Players at the extremes of the rating distribution are more likely to have unlucky runs against opponents who ban a certain map, due to fewer possible opponents, but this affects everyone. The main reason to not have a system where 90% of players (who aren’t at very high or low rating) can always play their favorite map, in every game they play, is just that it could make rating manipulation/collusion easier.

A possible other reason is just that it’s harder to implement such a system, but I think a multi-dimensional distance calculation can easily solve this, as explained in the OP. (It does mean that players in the queue can’t be monotonically sorted, which means more comparisons have to be made, but that’s trivial: it’s not exactly the flight planning problem. Note that it doesn’t have to be (a^2+b^2+c^2 …)^0.5; it could use some other power, like 1.5 or 1.7, similar to how some MMOs like WoW calculate item budgets with different stats.)

I thought I would say a bit more. People don’t sell/buy ratings in AoE2 because there’s no benefit; but the last Red Bull Wololo tournament did have qualifications that used a ladder.
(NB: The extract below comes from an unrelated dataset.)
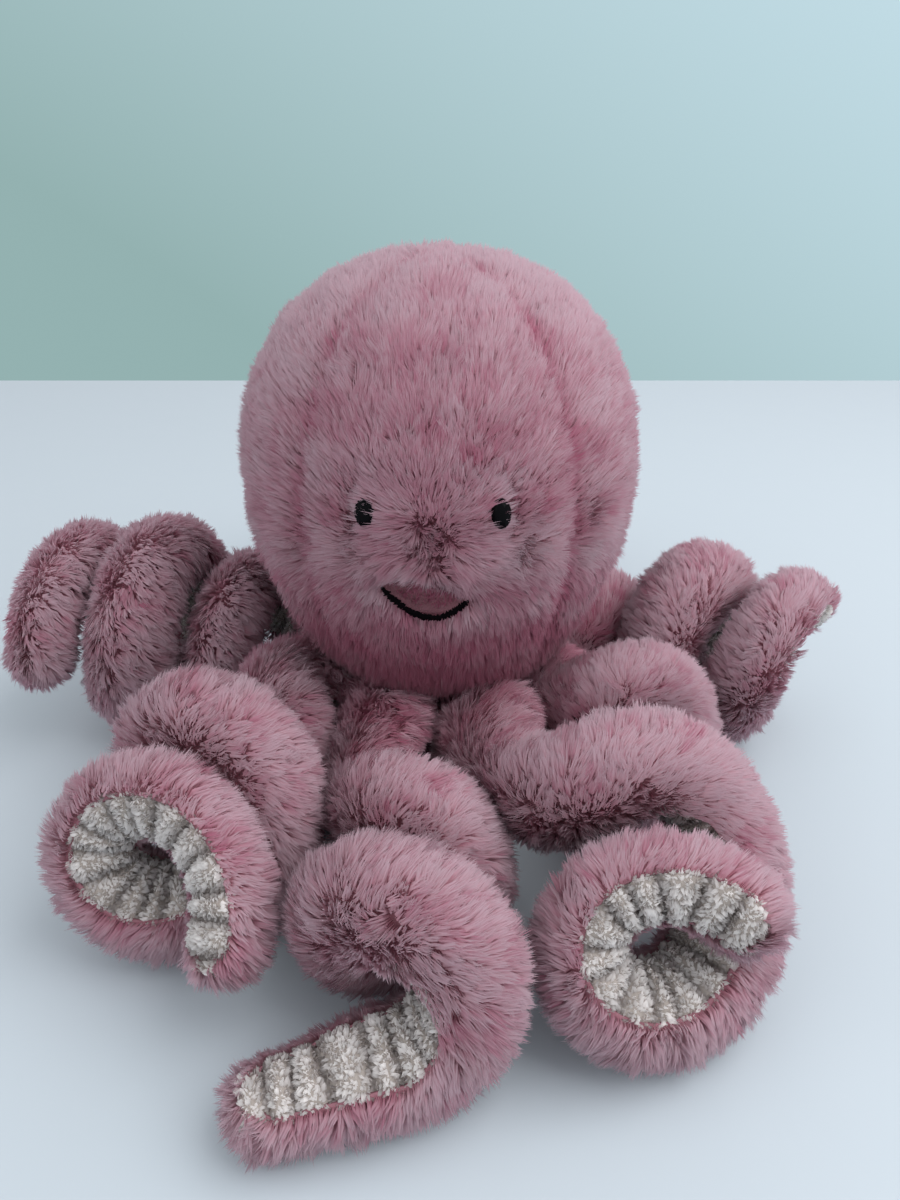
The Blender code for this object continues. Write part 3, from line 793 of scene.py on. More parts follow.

So: certain ladders, like the temporary ladder for Wololo, could have special rules. I’m not sure if any rules regarding previously-mentioned options, like map selection, would be needed; when it comes to rating exploits for very high-rating players, the easiest exploit is just not playing during the short window that you know a certain player is in the queue.

But that ladder revealed an important requirement: civ bans for a map. The normal ladder could have 0 civ bans. A special ladder like for Red Bull Wololo, where players are simultaneously trying to gain rating and also practice the map in tournament-like conditions, could give players more than 0 civ bans.

This would be a short phase, after the match is made and the map is selected, during which people do the civ bans. After both players ban civs, then they could select their civ like normal with the ~1 minute countdown before game start.

I note a certain amount of irony in starting with DauT saying that he hates not being able to play a favorited map if opponent bans it, and then suggesting that players be able to ban a civ to prevent their opponent from playing it. But this would not be for the regular ladder.

(I think I’ve also said how when using ratings for tournament qualification, it helps to have uncertainty about ratings, to prevent that awkward end period where players who have the highest ratings stop queueing because they don’t want to give rating away, and players with mediocre ratings stop queueing because they think they can’t qualify, so players with high ratings can’t find anyone to play against.)